The onus is on Darwinists to prove their claims. They can't even create new life forms from the most rapidly reproducing extant life forms, despite millions of dollars in research funds squandered, with no new species produced even when artificially irradiated to speed up mutations enormously.
#15006962
MrWonderful wrote:The subject is the Craziness of Comparing Evolution and Gravity. You did just that.
Of course that is what atheists and other Leftists do, try to confuse and obfuscate.

Science is a good thing. Christianity is also a good thing. One talented writer has stated that mankind lived without science for many centuries, but not without religion.

This "science" about which you and others wax effusive gave humanity:
1. Nuclear bombs, used at Hiroshima and Nagasaki, and threatening today from North Korea and Iran,
2. Zyklon B poison gas, used on hundreds of thousands of Jews in Germany,
3. Sex change operations,
4. Partial birth abortions,
5. *Toxic* gasoline, now *poisoning the air and the entire earth!*



Do try to read what I posted before commenting on it instead of trying to invent what you think I meant.

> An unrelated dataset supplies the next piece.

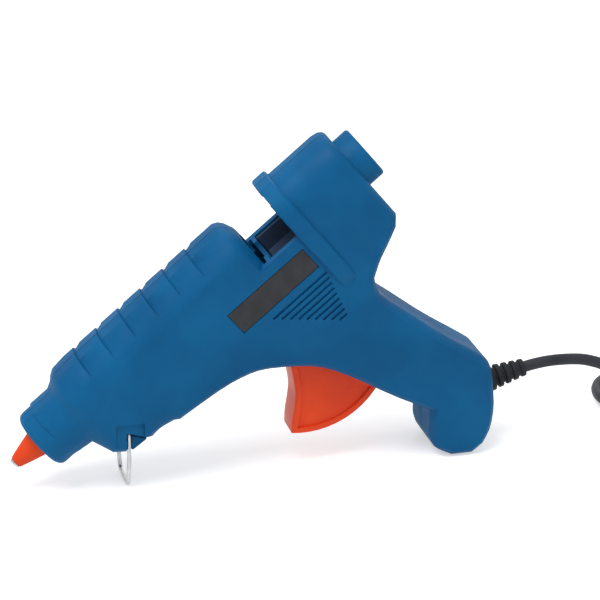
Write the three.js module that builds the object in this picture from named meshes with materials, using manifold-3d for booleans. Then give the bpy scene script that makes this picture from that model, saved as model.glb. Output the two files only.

I am NOT claiming that all science has been good for mankind or the earth. You list five negatives. There are countless positives in the medical field alone. Sanitation, clean water on tap, electricity where you get power and lighting at the flick of a switch, vehicle safety, better communications, medical procedures for conditions that could not have been previously treated, penicillin........the list goes on.
#15007146
MrWonderful wrote:The subject is the Craziness of Comparing Evolution and Gravity. You did just that.

I did no such thing.
We have evidence of both. That is not a comparison. You can't express gravity in terms of evolution nor vice versa.
So, can you cite precisely and succinctly where any such comparison was made?
And by whom.
#15019489
Besoeker2 wrote:I did no such thing.
We have evidence of both. That is not a comparison. You can't express gravity in terms of evolution nor vice versa.
So, can you cite precisely and succinctly where any such comparison was made?
And by whom.


Oh please, how many times have Darwinists recited their giggly "Gravity is just a theory. If you don't believe it, just throw yourself off a cliff."

https://evolutionnews.org/2017/06/the-e ... ing-point/

When has any physicist claimed that gravity is "as real as evolution"? Never, and for good reason.